» What you are asked to do
Present the following data again exactly as it is shown.

===== Supplied information

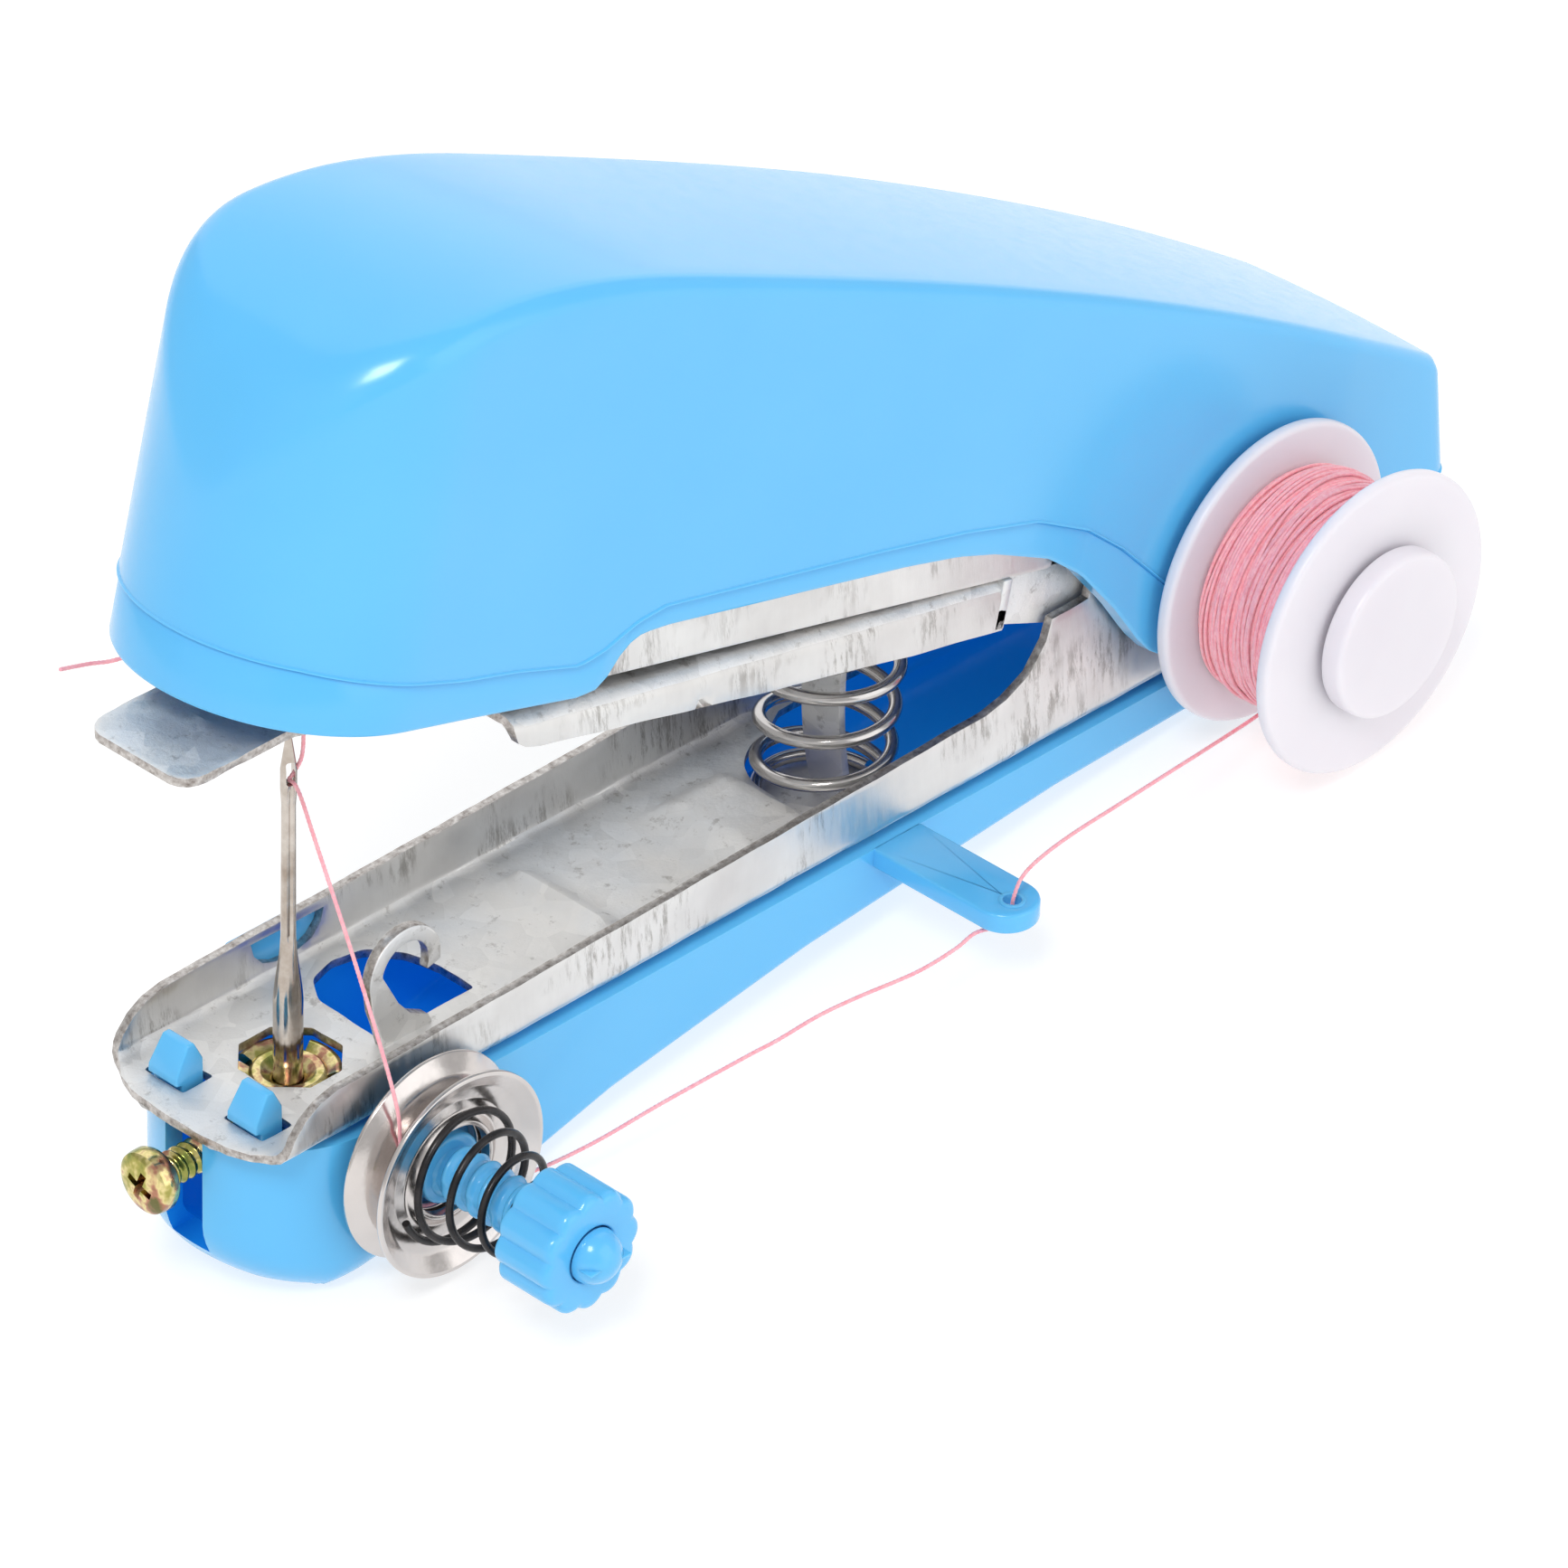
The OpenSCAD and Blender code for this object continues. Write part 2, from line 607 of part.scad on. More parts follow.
// The pinion's teeth stand so that a gap meets the rack's tooth at rest
module looper_shaft() {
    color(steel) at_head() translate([0, shaft_y, shaft_w]) rotate([0, 90, 0]) {
        translate([0, 0, looper_u + 1.2]) cylinder(r = shaft_r, h = -30.6 - looper_u - 1.2);
        translate([0, 0, -mesh_u - 0.7]) rotate(90 + 180 / pinion_teeth) linear_extrude(1.4) pinion_outline();
    }
}

// Hub and hooked finger of the looper, which passes behind the needle
module looper_hook() {
    color(steel) at_head() translate([looper_u, shaft_y, shaft_w]) rotate([90, 0, 90]) linear_extrude(1.2) {
        circle(r = 1.9);
        difference() {
            circle(r = 4.2);
            circle(r = 3);
            polygon([[0, 0], [-1, -9], [9, -9], [9, 9], [-1.4, 9]]);
        }
        polygon([[-3.6, -1], [-1, -1.2], [-1, 1.2], [-3.6, 1]]);
    }
}

module shaft_collar() {
    color(steel) at_head() translate([frame_front + sheet + 0.3, shaft_y, shaft_w]) rotate([0, 90, 0]) difference() {
        cylinder(r = 2, h = 1.4);
        translate([0, 0, -1]) cylinder(r = shaft_r, h = 4);
    }
}

// ---- Bobbin ----

module spool_pin() {
    color("white") translate([hinge_x, 0, hinge_z]) {
        cross_bar(spool_foot_r, 0.1 - bobbin_y[0], -spool_seat);
        cross_bar(spool_r, -22.4, -spool_seat);
        cross_bar(spool_cap_r, -24.1, -22.3);
    }
}

module bobbin() {
    color("white") translate([hinge_x, 0, hinge_z]) difference() {
        union() {
            cross_bar(bobbin_r, -bobbin_y[0] - bobbin_flange, -bobbin_y[0]);
            cross_bar(bobbin_r, -bobbin_y[1], -bobbin_y[1] + bobbin_flange);
            cross_bar(hub_r, -bobbin_y[1] + 0.5, -bobbin_y[0] - 0.5);
        }
        cross_bar(spool_r + slack, -30, 0);
    }
}

module thread_winding() {
    color(thread_pink) translate([hinge_x, 0, hinge_z]) difference() {
        cross_bar(winding_r, -bobbin_y[1] + bobbin_flange, -bobbin_y[0] - bobbin_flange);
        cross_bar(hub_r + 0.02, -30, 0);
    }
}

// ---- Thread ----

// From the bobbin, under the hinge, to the guide arm, in the arm's own frame
supply_route = [[82.6, -14.65, -1.8], [79, -15.2, -1.65], [73.1, -16.1, -1.05], [69.6, -16.6, -0.7],
    [62.9, -17.6, 0], [57, -18.5, 0.65], [53.1, -19.1, 0.8], [50.8, -19.5, 0.5], [49.9, -19.6, -0.6],
    [49.7, -19.6, -1.6], [49.7, -19.6, -2.8]];
// Below the guide arm, forward to the discs and round the post
run_route = [[49.7, -19.6, -2.8], [48.9, -19.2, -3], [47.3, -18.5, -3.1], [45.7, -18.1, -3.9], [42.5, -17.5, -4.6],
    [37.8, -16.5, -4.9], [34.6, -15.9, -5.2], [31.3, -15.2, -6], [28.9, -14.8, -6.3], [22.2, -13.4, -7.6],
    [17.1, -12.2, -8.9], [12.5, -11.4, -9.3], [8, -11.375, -8.4], [4.6, -11.375, -7.4], [1.4, -11.375, -6.8],
    [0, -11.375, -4.4], [-0.6, -11.375, -1], [-1, -11.2, 3]];
// From the discs up to the needle's eye
rise_route = [[-1, -11.2, 3], [-0.8, -7.5, 11], [-0.4, -3, 19], [0, -0.9, 21.9], [0, 0, 22.3]];
tail_route = [[0, 0, 22.3], [0.35, -0.25, 23], [0.75, -0.5, 24.2], [0.9, -0.4, 26.5], [0.8, 0, 29.5],
    [0.6, 0.4, 32.4], [-0.8, 2.2, 34.4], [-3.2, 5.2, 34.5], [-4.3, 8, 32.4], [-4, 10.1, 29.4], [-4.9, 11.4, 28.4],
    [-6.6, 12, 28.6], [-9, 12.1, 29.2]];

module thread_supply() {
    color(thread_pink) at_arm() tube(smooth(supply_route, 2), thread_d / 2);
}

module thread_run() {
    color(thread_pink) at_arm() tube(smooth(concat(run_route, [for (i = [1:4]) rise_route[i]]), 3), thread_d / 2);
}

module thread_tail() {
    color(thread_pink) at_arm() tube(smooth(tail_route, 4), thread_d / 2);
}

base_shell();
lower_channel();
needle();
needle_clamp();
clamp_screw();
tension_disc_inner();
tension_disc_outer();
tension_spring();
tension_knob();
drive_strip();
hinge_pin();
main_spring();
presser_plate();
upper_frame();
top_cover();
looper_shaft();
looper_hook();
shaft_collar();
spool_pin();
bobbin();
thread_winding();
thread_supply();
thread_run();
thread_tail();
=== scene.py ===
"""A hand-held sewing machine: the look of every piece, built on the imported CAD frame."""

import math

import bmesh
import bpy
import numpy as np
from mathutils import Matrix, Vector
from mathutils.geometry import delaunay_2d_cdt


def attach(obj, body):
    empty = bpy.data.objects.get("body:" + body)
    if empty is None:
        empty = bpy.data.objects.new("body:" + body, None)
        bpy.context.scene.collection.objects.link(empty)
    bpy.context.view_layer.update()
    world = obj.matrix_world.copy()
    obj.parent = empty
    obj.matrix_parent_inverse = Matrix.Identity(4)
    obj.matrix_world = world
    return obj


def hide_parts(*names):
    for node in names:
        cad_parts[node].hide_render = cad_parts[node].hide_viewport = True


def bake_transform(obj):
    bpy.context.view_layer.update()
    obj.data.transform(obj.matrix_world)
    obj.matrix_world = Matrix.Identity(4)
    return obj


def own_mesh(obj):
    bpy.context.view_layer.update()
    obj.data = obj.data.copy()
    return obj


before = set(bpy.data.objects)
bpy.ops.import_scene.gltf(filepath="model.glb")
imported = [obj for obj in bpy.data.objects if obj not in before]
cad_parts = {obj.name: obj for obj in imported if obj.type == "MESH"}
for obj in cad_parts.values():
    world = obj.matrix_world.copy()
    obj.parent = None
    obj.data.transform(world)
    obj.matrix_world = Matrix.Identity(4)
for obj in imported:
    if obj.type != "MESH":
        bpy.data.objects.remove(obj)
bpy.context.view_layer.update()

# All modelling is in millimetres, in the CAD's three local frames. MM brings it to metres.
MM = 0.001
ARM_LEN = 84.0
HINGE_UP = 7.3
REST_LEAN = 5.7
HEAD_OPEN = 13.7
PRESSER_OPEN = 12.0
HINGE = Vector((85.631, 0, 12.155))
THREAD_D = 0.3


def turned(degrees):
    return Matrix.Rotation(math.radians(degrees), 4, "Y")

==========

» Correct response
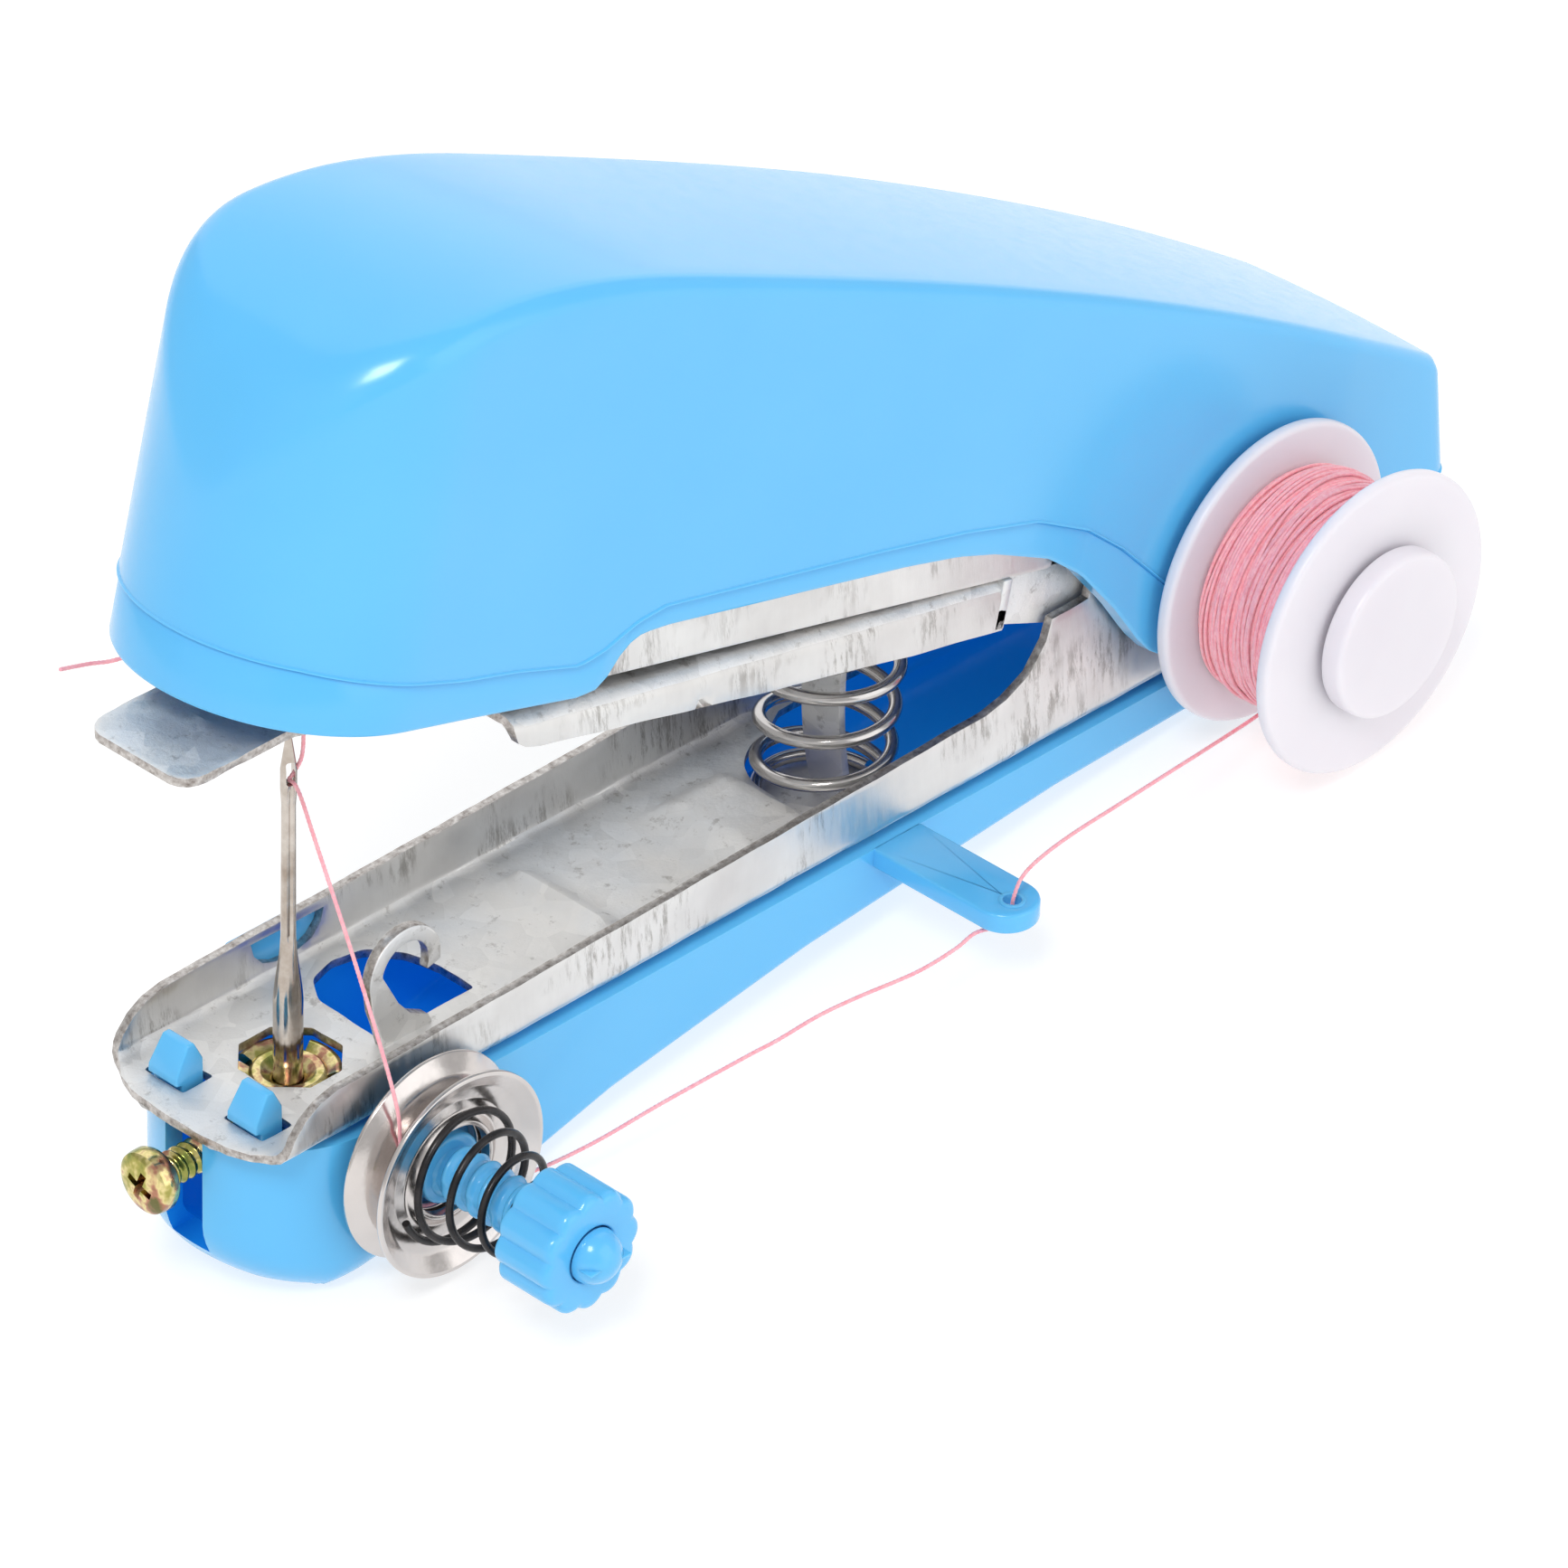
The OpenSCAD and Blender code for this object continues. Write part 2, from line 607 of part.scad on. More parts follow.
// The pinion's teeth stand so that a gap meets the rack's tooth at rest
module looper_shaft() {
    color(steel) at_head() translate([0, shaft_y, shaft_w]) rotate([0, 90, 0]) {
        translate([0, 0, looper_u + 1.2]) cylinder(r = shaft_r, h = -30.6 - looper_u - 1.2);
        translate([0, 0, -mesh_u - 0.7]) rotate(90 + 180 / pinion_teeth) linear_extrude(1.4) pinion_outline();
    }
}

// Hub and hooked finger of the looper, which passes behind the needle
module looper_hook() {
    color(steel) at_head() translate([looper_u, shaft_y, shaft_w]) rotate([90, 0, 90]) linear_extrude(1.2) {
        circle(r = 1.9);
        difference() {
            circle(r = 4.2);
            circle(r = 3);
            polygon([[0, 0], [-1, -9], [9, -9], [9, 9], [-1.4, 9]]);
        }
        polygon([[-3.6, -1], [-1, -1.2], [-1, 1.2], [-3.6, 1]]);
    }
}

module shaft_collar() {
    color(steel) at_head() translate([frame_front + sheet + 0.3, shaft_y, shaft_w]) rotate([0, 90, 0]) difference() {
        cylinder(r = 2, h = 1.4);
        translate([0, 0, -1]) cylinder(r = shaft_r, h = 4);
    }
}

// ---- Bobbin ----

module spool_pin() {
    color("white") translate([hinge_x, 0, hinge_z]) {
        cross_bar(spool_foot_r, 0.1 - bobbin_y[0], -spool_seat);
        cross_bar(spool_r, -22.4, -spool_seat);
        cross_bar(spool_cap_r, -24.1, -22.3);
    }
}

module bobbin() {
    color("white") translate([hinge_x, 0, hinge_z]) difference() {
        union() {
            cross_bar(bobbin_r, -bobbin_y[0] - bobbin_flange, -bobbin_y[0]);
            cross_bar(bobbin_r, -bobbin_y[1], -bobbin_y[1] + bobbin_flange);
            cross_bar(hub_r, -bobbin_y[1] + 0.5, -bobbin_y[0] - 0.5);
        }
        cross_bar(spool_r + slack, -30, 0);
    }
}

module thread_winding() {
    color(thread_pink) translate([hinge_x, 0, hinge_z]) difference() {
        cross_bar(winding_r, -bobbin_y[1] + bobbin_flange, -bobbin_y[0] - bobbin_flange);
        cross_bar(hub_r + 0.02, -30, 0);
    }
}

// ---- Thread ----

// From the bobbin, under the hinge, to the guide arm, in the arm's own frame
supply_route = [[82.6, -14.65, -1.8], [79, -15.2, -1.65], [73.1, -16.1, -1.05], [69.6, -16.6, -0.7],
    [62.9, -17.6, 0], [57, -18.5, 0.65], [53.1, -19.1, 0.8], [50.8, -19.5, 0.5], [49.9, -19.6, -0.6],
    [49.7, -19.6, -1.6], [49.7, -19.6, -2.8]];
// Below the guide arm, forward to the discs and round the post
run_route = [[49.7, -19.6, -2.8], [48.9, -19.2, -3], [47.3, -18.5, -3.1], [45.7, -18.1, -3.9], [42.5, -17.5, -4.6],
    [37.8, -16.5, -4.9], [34.6, -15.9, -5.2], [31.3, -15.2, -6], [28.9, -14.8, -6.3], [22.2, -13.4, -7.6],
    [17.1, -12.2, -8.9], [12.5, -11.4, -9.3], [8, -11.375, -8.4], [4.6, -11.375, -7.4], [1.4, -11.375, -6.8],
    [0, -11.375, -4.4], [-0.6, -11.375, -1], [-1, -11.2, 3]];
// From the discs up to the needle's eye
rise_route = [[-1, -11.2, 3], [-0.8, -7.5, 11], [-0.4, -3, 19], [0, -0.9, 21.9], [0, 0, 22.3]];
tail_route = [[0, 0, 22.3], [0.35, -0.25, 23], [0.75, -0.5, 24.2], [0.9, -0.4, 26.5], [0.8, 0, 29.5],
    [0.6, 0.4, 32.4], [-0.8, 2.2, 34.4], [-3.2, 5.2, 34.5], [-4.3, 8, 32.4], [-4, 10.1, 29.4], [-4.9, 11.4, 28.4],
    [-6.6, 12, 28.6], [-9, 12.1, 29.2]];

module thread_supply() {
    color(thread_pink) at_arm() tube(smooth(supply_route, 2), thread_d / 2);
}

module thread_run() {
    color(thread_pink) at_arm() tube(smooth(concat(run_route, [for (i = [1:4]) rise_route[i]]), 3), thread_d / 2);
}

module thread_tail() {
    color(thread_pink) at_arm() tube(smooth(tail_route, 4), thread_d / 2);
}

base_shell();
lower_channel();
needle();
needle_clamp();
clamp_screw();
tension_disc_inner();
tension_disc_outer();
tension_spring();
tension_knob();
drive_strip();
hinge_pin();
main_spring();
presser_plate();
upper_frame();
top_cover();
looper_shaft();
looper_hook();
shaft_collar();
spool_pin();
bobbin();
thread_winding();
thread_supply();
thread_run();
thread_tail();
=== scene.py ===
"""A hand-held sewing machine: the look of every piece, built on the imported CAD frame."""

import math

import bmesh
import bpy
import numpy as np
from mathutils import Matrix, Vector
from mathutils.geometry import delaunay_2d_cdt


def attach(obj, body):
    empty = bpy.data.objects.get("body:" + body)
    if empty is None:
        empty = bpy.data.objects.new("body:" + body, None)
        bpy.context.scene.collection.objects.link(empty)
    bpy.context.view_layer.update()
    world = obj.matrix_world.copy()
    obj.parent = empty
    obj.matrix_parent_inverse = Matrix.Identity(4)
    obj.matrix_world = world
    return obj


def hide_parts(*names):
    for node in names:
        cad_parts[node].hide_render = cad_parts[node].hide_viewport = True


def bake_transform(obj):
    bpy.context.view_layer.update()
    obj.data.transform(obj.matrix_world)
    obj.matrix_world = Matrix.Identity(4)
    return obj


def own_mesh(obj):
    bpy.context.view_layer.update()
    obj.data = obj.data.copy()
    return obj


before = set(bpy.data.objects)
bpy.ops.import_scene.gltf(filepath="model.glb")
imported = [obj for obj in bpy.data.objects if obj not in before]
cad_parts = {obj.name: obj for obj in imported if obj.type == "MESH"}
for obj in cad_parts.values():
    world = obj.matrix_world.copy()
    obj.parent = None
    obj.data.transform(world)
    obj.matrix_world = Matrix.Identity(4)
for obj in imported:
    if obj.type != "MESH":
        bpy.data.objects.remove(obj)
bpy.context.view_layer.update()

# All modelling is in millimetres, in the CAD's three local frames. MM brings it to metres.
MM = 0.001
ARM_LEN = 84.0
HINGE_UP = 7.3
REST_LEAN = 5.7
HEAD_OPEN = 13.7
PRESSER_OPEN = 12.0
HINGE = Vector((85.631, 0, 12.155))
THREAD_D = 0.3


def turned(degrees):
    return Matrix.Rotation(math.radians(degrees), 4, "Y")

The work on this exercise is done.